In a world where architecture often becomes a vehicle for spectacle or commercial ambition, Fujimoto’s work stands as a quiet yet radical reminder: the most advanced architecture might be the one that feels most natural. His “primitive future” is not about returning to the past but about rediscovering what makes us human our curiosity, our adaptability, our desire for connection. It is about creating spaces that do not imprison us in function but liberate us to inhabit them as we wish.
Perhaps that is the true legacy of Sou Fujimoto: he teaches us to see architecture not as an object but as an environment, not as a solution but as a question. His buildings ask us to reconsider the boundaries we take for granted between inside and outside, between home and city, between structure and landscape, between ourselves and others. In doing so, they open a space for imagination, empathy, and play.
To walk through a Fujimoto building is to enter a world where the familiar becomes strange and the strange becomes inviting. It is to experience architecture not as a finished product but as a living dialogue between past and future, between human and nature, between what is and what could be.
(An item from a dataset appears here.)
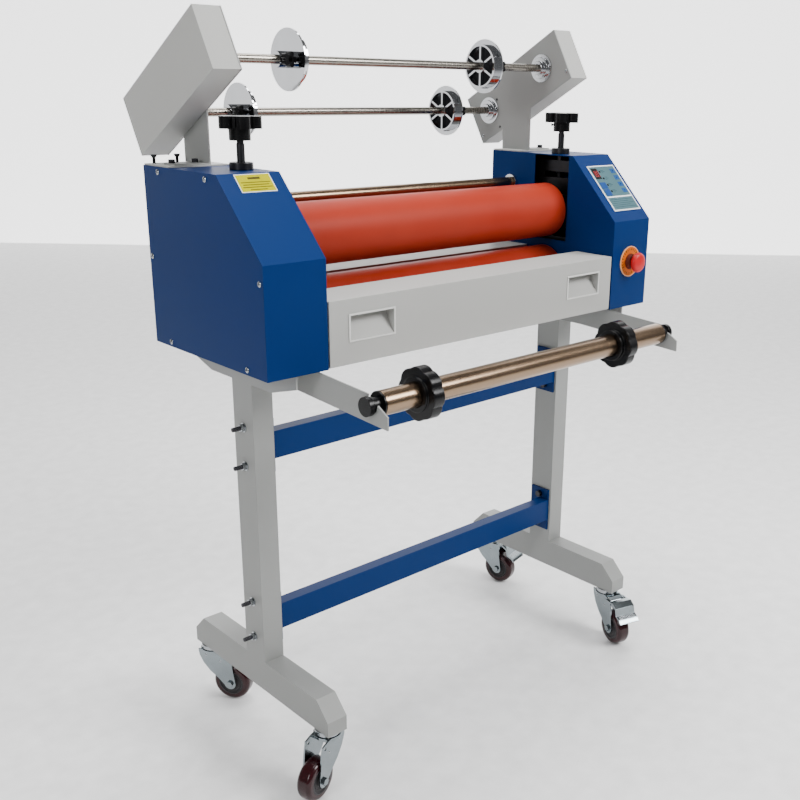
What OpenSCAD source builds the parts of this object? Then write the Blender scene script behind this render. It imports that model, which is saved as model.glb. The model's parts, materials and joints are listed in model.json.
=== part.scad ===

In that delicate space of “in-between,” where steel becomes mist and walls become air, we glimpse the essence of Fujimoto’s vision: a future that is as open, light, and free as the first shelter humankind ever built a cave, a tree, a cloud.
That is Sou Fujimoto’s “primitive future”: a return to beginnings in order to imagine what comes next. His work invites us not merely to inhabit buildings but to rediscover the act of inhabiting itself as a form of exploration, as a dance with light and air, as a timeless play between nature and architecture. And perhaps, as Fujimoto would suggest with his quiet smile, that is the most human thing of all.